Objective: Open reduction and internal fixation (ORIF) management of distal radius fractures has become increasingly common. Amongst Medicare beneficiaries in the United States, the number of fractures treated with ORIF increased from 4% in 1997 to 17% in 2007. This was matched by a decrease in cast immobilization (from 83% to 74%). This shift is seen in other countries, such as Sweden and Finland, which have a single payer model similar to Canada. Systematic review comparing the four common methods of management found equivalent functional outcomes amongst patients age 60 and over. This has some authors questioning whether this shift is justified. The purpose of this study is to examine population trends in the treatment of distal radius fractures over a 10-year period in Ontario, Canada.
Methods: This is a population based, retrospective cohort study examining the treatment of distal radius fractures over a 10-year period (2004-2013). It utilizes the Canadian Institute for Health Information administrative discharge abstract database, National Ambulatory Care Reporting System and Ontario Health Insurance Plan billing data sources. Access is available at the Institute for Clinical Evaluative Sciences and datasets are linked using patient-specific encrypted identifiers. OHIP billing codes were used to categorize primary treatment modality as (1) cast immobilization, (2) cast immobilization with percutaneous pinning, (3) external fixation, (4) ORIF. We report on the yearly gross number of fractures, fracture treatment type, and frequency of fracture treatment type.
Results: Ontario has a population of 13.6 million, representing almost 40% of the entire Canadian population.
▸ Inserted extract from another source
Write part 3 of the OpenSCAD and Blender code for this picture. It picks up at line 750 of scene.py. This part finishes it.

On average, 22 290 distal radius fractures occur yearly amongst individuals 18 years and older. The rate of cast immobilization remained stable at 83.2% (range 82.1-84.1%) over the 10-year period. While the rate of ORIF increased from 7.1% in 2004 to 12.6% in 2013; this was matched by a decrease in the rates of cast immobilization with percutaneous pinning and external fixation. Rates of ORIF were influenced by patient age, sex and region.
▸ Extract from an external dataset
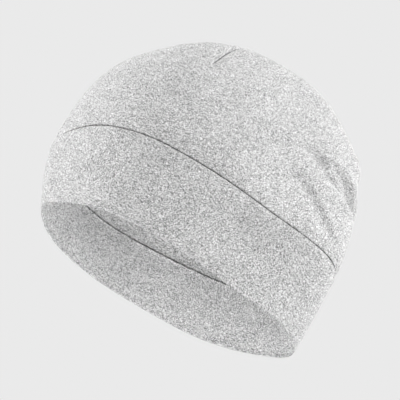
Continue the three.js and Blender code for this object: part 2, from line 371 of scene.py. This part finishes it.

Conclusions: This study shows that Ontario has experienced stable rates of non-operative and operative treatment over a 10-year period. The mix of operative treatment has shifted to favor ORIF. This once again points to the need for high-quality studies evaluating outcomes after operative and non-operative treatment of distal radius fractures. In the future, it would be interesting to evaluate what factor are driving the shift towards surgical management in some countries and not others.